High time is it, then, for Catholics to make their voice heard In protest. Nay, absolutely imperative is it that Catholics should rally themselves anew with even greater loyalty around the Holy Father who watches the marriage Sacrament so anxiously and sees its dangers so clearly.

Legislation is made which may be irksome; but the irksomeness thereby suffered is trifling compared with the irksomeness thereby avoided. Let us admit boldly that the marriage state is fraught with difficulties, that love is liable to grow cold, that child-bearing is a burden, that the education of many children is a tax on the family’s resources, that a drunken husband is an almost intolerable nuisance, that a gossiping wife is a plague of a life; let us admit all this, but at the same time insist that the Sacrament of Marriage has power either to prevent or mitigate the evils. It restrains the passions.
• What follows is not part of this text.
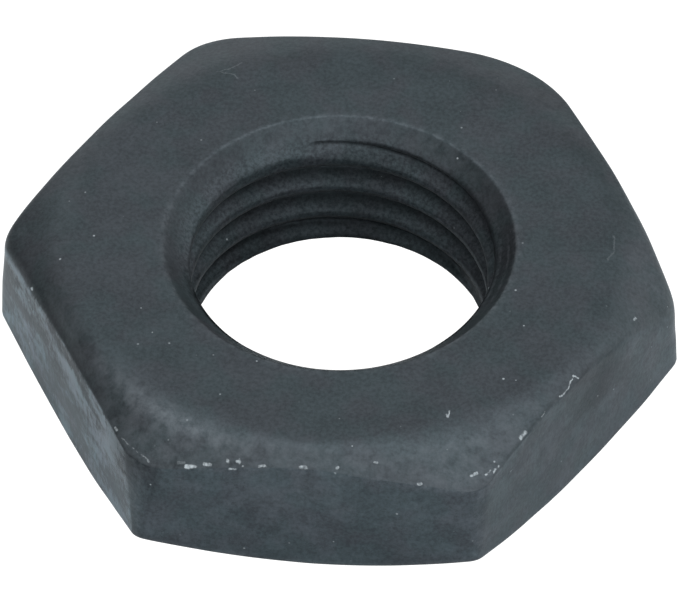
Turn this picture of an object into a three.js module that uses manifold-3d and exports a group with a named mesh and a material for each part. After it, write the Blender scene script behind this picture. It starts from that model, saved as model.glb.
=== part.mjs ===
// A thin hexagonal nut in dark finished steel, millimetres, +Z up.
//
// The nut is one piece of metal. Its origin is the centre of the lower bearing face, its thread
// axis is +Z, and one corner of the hexagon points along +X. Every other size follows from the
// driving dimensions below.

import * as THREE from 'three';
import { mergeVertices } from 'three/addons/utils/BufferGeometryUtils.js';
import Module from 'manifold-3d';

// Hexagon
const acrossFlats = 17.0;
const thickness = 4.8;
const cornerRadius = 0.4;

// Turned faces: each bearing face is a flat ring that a cone leaves at the hexagon's corners
const upperFaceDiameter = 15.9;
const upperChamferAngle = THREE.MathUtils.degToRad(30);
const lowerFaceDiameter = 15.3;
const lowerChamferAngle = THREE.MathUtils.degToRad(26.5);

// Right-hand thread: 3/8 inch with 24 turns to the inch
const inch = 25.4;
const pitch = inch / 24;
const majorDiameter = (inch * 3) / 8;
const minorDiameter = 8.45;
const grooveHeightAtPlusX = 0.75;
const grooveRootHalfWidth = pitch / 12;
const flankAngle = THREE.MathUtils.degToRad(30);

// Countersinks at 45 degrees to the axis, so each is as deep as it is wide
const upperCountersinkDiameter = 10.1;
const lowerCountersinkDiameter = 9.7;

// How finely round shapes are divided, and how close two points are when they count as one
const segmentsPerTurn = 72;
const cornerSegments = 3;
const weldDistance = 1e-5;

// How far a cutting tool runs past the nut, and past the bore's wall towards the axis
const toolOverrun = 1.0;
const mouthOverrun = 0.25;

const wasm = await Module();
wasm.setup();

// A closed three.js geometry, welded by position and without collapsed triangles, as a solid.
function toSolid(geometry) {
  geometry.deleteAttribute('normal');
  geometry.deleteAttribute('uv');
  const welded = mergeVertices(geometry, weldDistance);
  const corners = welded.index.array;
  const kept = [];
  for (let first = 0; first < corners.length; first += 3) {
    const [a, b, c] = corners.slice(first, first + 3);
    if (a !== b && b !== c && c !== a) kept.push(a, b, c);
  }
  const mesh = new wasm.Mesh({
    numProp: 3,
    vertProperties: new Float32Array(welded.attributes.position.array),
    triVerts: new Uint32Array(kept),
  });
  return new wasm.Manifold(mesh);
}

function toGeometry(solid) {
  const mesh = solid.getMesh();
  const geometry = new THREE.BufferGeometry();
  geometry.setAttribute('position', new THREE.BufferAttribute(mesh.vertProperties, 3));
  geometry.setIndex(new THREE.BufferAttribute(mesh.triVerts, 1));
  const faceted = geometry.toNonIndexed();
  faceted.computeVertexNormals();
  return faceted;
}

// A solid of revolution about +Z, from [radius, height] pairs that run upwards from axis to axis.
function turned(profile) {
  const points = profile.map(([radius, height]) => new THREE.Vector2(radius, height));
  const geometry = new THREE.LatheGeometry(points, segmentsPerTurn);
  geometry.rotateX(Math.PI / 2);
  return toSolid(geometry);
}

// The hexagonal bar, its six edges slightly rounded and one of them on +X.
function hexagonalBar() {
  const outline = new THREE.Shape();
  const arcCentreRadius = (acrossFlats / 2 - cornerRadius) / Math.cos(Math.PI / 6);
  for (let corner = 0; corner < 6; corner += 1) {
    const direction = (corner * Math.PI) / 3;
    const x = arcCentreRadius * Math.cos(direction);
    const y = arcCentreRadius * Math.sin(direction);
    outline.absarc(x, y, cornerRadius, direction - Math.PI / 6, direction + Math.PI / 6, false);
  }
  outline.closePath();
  const settings = { depth: thickness, bevelEnabled: false, curveSegments: cornerSegments };
  return toSolid(new THREE.ExtrudeGeometry(outline, settings));
}

// The turned blank whose two cones chamfer the hexagon's corners.
function chamferedBlank() {
  const outerRadius = acrossFlats / 2 / Math.cos(Math.PI / 6) + toolOverrun;
  const upperFaceRadius = upperFaceDiameter / 2;
  const lowerFaceRadius = lowerFaceDiameter / 2;
  const upperDrop = (outerRadius - upperFaceRadius) * Math.tan(upperChamferAngle);
  const lowerRise = (outerRadius - lowerFaceRadius) * Math.tan(lowerChamferAngle);
  return turned([
    [0, 0],
    [lowerFaceRadius, 0],
    [outerRadius, lowerRise],
    [outerRadius, thickness - upperDrop],
    [upperFaceRadius, thickness],
    [0, thickness],
  ]);
}

// What the drill and the countersinks take away before the thread is cut.
function drilledHole() {
  const boreRadius = minorDiameter / 2;
  const lowerRadius = lowerCountersinkDiameter / 2;
  const upperRadius = upperCountersinkDiameter / 2;
  return turned([
    [0, -toolOverrun],
    [lowerRadius + toolOverrun, -toolOverrun],
    [boreRadius, lowerRadius - boreRadius],
    [boreRadius, thickness - (upperRadius - boreRadius)],
    [upperRadius + toolOverrun, thickness + toolOverrun],
    [0, thickness + toolOverrun],
  ]);
}

// A right-hand helix about +Z whose cross sections stay square to the radius.
class ThreadHelix extends THREE.Curve {
  constructor(lowest, turns) {
    super();
    this.lowest = lowest;
    this.turns = turns;
  }

  getPoint(fraction, target = new THREE.Vector3()) {
    const angle = 2 * Math.PI * this.turns * fraction;
    const height = this.lowest + pitch * this.turns * fraction;
    return target.set(Math.cos(angle), Math.sin(angle), 0).multiplyScalar(minorDiameter / 2).setZ(height);
  }

  getPointAt(fraction, target) {
    return this.getPoint(fraction, target);
  }

  computeFrenetFrames(steps) {
    const frames = { tangents: [], normals: [], binormals: [] };
    for (let step = 0; step <= steps; step += 1) {
      const angle = (2 * Math.PI * this.turns * step) / steps;
      frames.tangents.push(new THREE.Vector3(-Math.sin(angle), Math.cos(angle), 0));
      frames.normals.push(new THREE.Vector3(Math.cos(angle), Math.sin(angle), 0));
      frames.binormals.push(new THREE.Vector3(0, 0, -1));
    }
    return frames;
  }
}

// The 60 degree groove that the tap cuts: narrow and flat at its root, open towards the axis.
function threadGroove() {
  const rootDepth = (majorDiameter - minorDiameter) / 2;
  const mouthHalfWidth = grooveRootHalfWidth + (rootDepth + mouthOverrun) * Math.tan(flankAngle);
  const section = new THREE.Shape([
    new THREE.Vector2(-mouthOverrun, -mouthHalfWidth),
    new THREE.Vector2(rootDepth, -grooveRootHalfWidth),
    new THREE.Vector2(rootDepth, grooveRootHalfWidth),
    new THREE.Vector2(-mouthOverrun, mouthHalfWidth),
  ]);
  const turnsBelow = Math.ceil((grooveHeightAtPlusX + toolOverrun) / pitch);
  const turnsAbove = Math.ceil((thickness + toolOverrun - grooveHeightAtPlusX) / pitch);
  const turns = turnsBelow + turnsAbove;
  const helix = new ThreadHelix(grooveHeightAtPlusX - turnsBelow * pitch, turns);
  return toSolid(new THREE.ExtrudeGeometry(section, { steps: turns * segmentsPerTurn, extrudePath: helix }));
}

function finishedSteel() {
  return new THREE.MeshStandardMaterial({ color: 0x4b5255, roughness: 0.5, metalness: 0.85 });
}

function nutBody() {
  const blank = hexagonalBar().intersect(chamferedBlank());
  const threaded = blank.subtract(drilledHole()).subtract(threadGroove());
  const body = new THREE.Mesh(toGeometry(threaded), finishedSteel());
  body.name = 'nut_body';
  return body;
}

const hexNut = new THREE.Group();
hexNut.name = 'hex_nut';
hexNut.add(nutBody());

export default hexNut;
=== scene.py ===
"""A thin hexagonal nut in dark phosphated steel, seen from above and in front on a pale floor."""

import math

import bpy
import numpy as np
from mathutils import Matrix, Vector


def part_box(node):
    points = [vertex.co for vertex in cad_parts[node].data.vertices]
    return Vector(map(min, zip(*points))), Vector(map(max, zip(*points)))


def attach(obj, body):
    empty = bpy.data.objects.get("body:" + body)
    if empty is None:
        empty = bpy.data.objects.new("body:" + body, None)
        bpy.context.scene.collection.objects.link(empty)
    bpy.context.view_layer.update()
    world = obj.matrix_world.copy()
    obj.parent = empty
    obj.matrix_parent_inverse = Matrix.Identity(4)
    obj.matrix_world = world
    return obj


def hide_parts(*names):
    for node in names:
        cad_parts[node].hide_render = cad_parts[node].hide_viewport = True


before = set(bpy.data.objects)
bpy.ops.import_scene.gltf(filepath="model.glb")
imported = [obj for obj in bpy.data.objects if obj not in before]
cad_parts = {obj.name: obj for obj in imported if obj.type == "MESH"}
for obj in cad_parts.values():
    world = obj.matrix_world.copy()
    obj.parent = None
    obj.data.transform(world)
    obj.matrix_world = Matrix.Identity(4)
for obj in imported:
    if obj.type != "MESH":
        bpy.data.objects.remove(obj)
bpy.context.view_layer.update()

# ---------------------------------------------------------------------------
# Sizes, in millimetres and degrees. Directions are measured from +X about +Z,
# so the nut's corners point to 0, 60, 120... and its sides face 30, 90, 150...
# A value that ends in RISE or FALL is a soft step: where it starts, and over how far it goes.
# ---------------------------------------------------------------------------
MM = 0.001
lowest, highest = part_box("nut_body")
ACROSS_FLATS = (highest.y - lowest.y) / MM
THICKNESS = (highest.z - lowest.z) / MM
FLAT_RADIUS = ACROSS_FLATS / 2

# Thread
PITCH = 25.4 / 24
MINOR_RADIUS = 4.225
MAJOR_RADIUS = 25.4 * 3 / 16
GROOVE_HEIGHT_AT_PLUS_X = 0.75
ROOT_HALF_WIDTH = PITCH / 12
FLANK_SLOPE = math.tan(math.radians(30))
MOUTH_HALF_WIDTH = ROOT_HALF_WIDTH + (MAJOR_RADIUS - MINOR_RADIUS) * FLANK_SLOPE

# Countersinks, both at 45 degrees
UPPER_COUNTERSINK_RADIUS = 5.05
LOWER_COUNTERSINK_RADIUS = 4.85
UPPER_RIM_SOFTNESS = 0.015
LOWER_RIM_SOFTNESS = 0.03
THREAD_MARGIN = 0.06

# The crests are rolled round and the roots narrow, more so as the share of the roll grows from
# 0 to 1, and the groove runs out under the upper countersink
ROLL_SHARE = 0.6
CREST_SOFTNESS = 0.15
ROOT_SOFTNESS = 0.08
RUN_OUT = 0.6
RUN_OUT_START = 3.7
RUN_OUT_LENGTH = 0.5
LIP_DEPTH = 0.35
LIP_RISE = (-0.12, 0.16)
FADE_START = 4.16
FADE_LENGTH = 0.16
TOP_OPENING = 0.12
TOP_OPENING_START = 3.2
LOWER_FILL = (0.88, 0.80, 0.45, 0.35, 0.35, 0.50, 0.80, 0.35, 0.35, 0.35, 0.35, 0.60)
LOWER_FILL_FALL = (1.3, 0.4)

# Turned faces. The upper one was cut a little off centre, towards the front.
UPPER_RING_RADIUS = 7.95
UPPER_RING_OFFSET = (0.0, -0.19)
LOWER_RING_RADIUS = 7.65

# How steeply each chamfer falls, at directions 0, 30, 60 ... 330: corner, side, corner ...
# All the lower values and seven of the upper ones are the rounded result of a least-squares fit.
UPPER_CHAMFER_SLOPES = (0.55, 0.48, 0.39, 0.33, 0.39, 0.50, 0.38, 1.75, 0.69, 1.45, 0.58, 0.54)
LOWER_CHAMFER_SLOPES = (0.49, 0.50, 0.50, 0.50, 0.50, 0.50, 0.36, 0.39, 0.42, 0.49, 0.51, 0.59)

# Two corners are cut down further: where, how much steeper, and over how many degrees
CUT_CORNERS = ((356.0, 0.30, 10.0), (184.0, 0.22, 8.0))

# How far the upper edge is rounded, at the same directions
UPPER_EDGE_ROUNDING = (0.60, 0.10, 0.10, 0.10, 0.10, 0.10, 0.35, 0.08, 0.10, 0.10, 0.10, 0.15)

# How pale the chamfer is in patches, how bright the painted highlight on the bend of the turned ring and
# on the countersink is, how much the upper edge is worn, and how dark the painted shade on the chamfer beside
# it is, at the same directions
CHAMFER_PALENESS = (0.35, 0.2, 0.4, 0.4, 0.4, 0.5, 0.05, 0.0, 1.3, 0.6, 1.3, 0.6)
RING_SHEEN = (0.0, 0.0, 0.1, 0.1, 0.1, 0.2, 0.5, 0.9, 2.2, 1.2, 0.4, 0.1)
COUNTERSINK_SHEEN = (0.0, 0.5, 0.9, 0.6, 0.60, 0.25, 0.0, 0.0, 0.0, 0.0, 0.0, 0.0)
EDGE_WEAR = (0.2, 0.7, 0.7, 0.7, 0.7, 0.5, 0.2, 0.1, 0.6, 0.6, 0.9, 0.2)
EDGE_SHADE = (0.0, 0.0, 0.0, 0.0, 0.0, 0.0, 0.8, 1.3, 0.8, 0.0, 0.0, 0.0)
EDGE_SHADE_REACH = 0.27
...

But let the idea of divorce once get established and there is an end of restraint. The passions are let loose and fall victim to every little counter-attraction to family life. The half-hearted partner who realizes that there is an easy escape from the burden of married life makes no serious attempt to bear it.

Then comes the sad spectacle of a mother left alone with a house full of children and no father to provide for them; or what is perhaps even more sad, a father with a house full of children and no mother to take care of them.

The Church’s laws may be hard to bear at times. They are, however, as the yoke of Christ, sweet and easy to bear, if only we spread them out over the short run of life.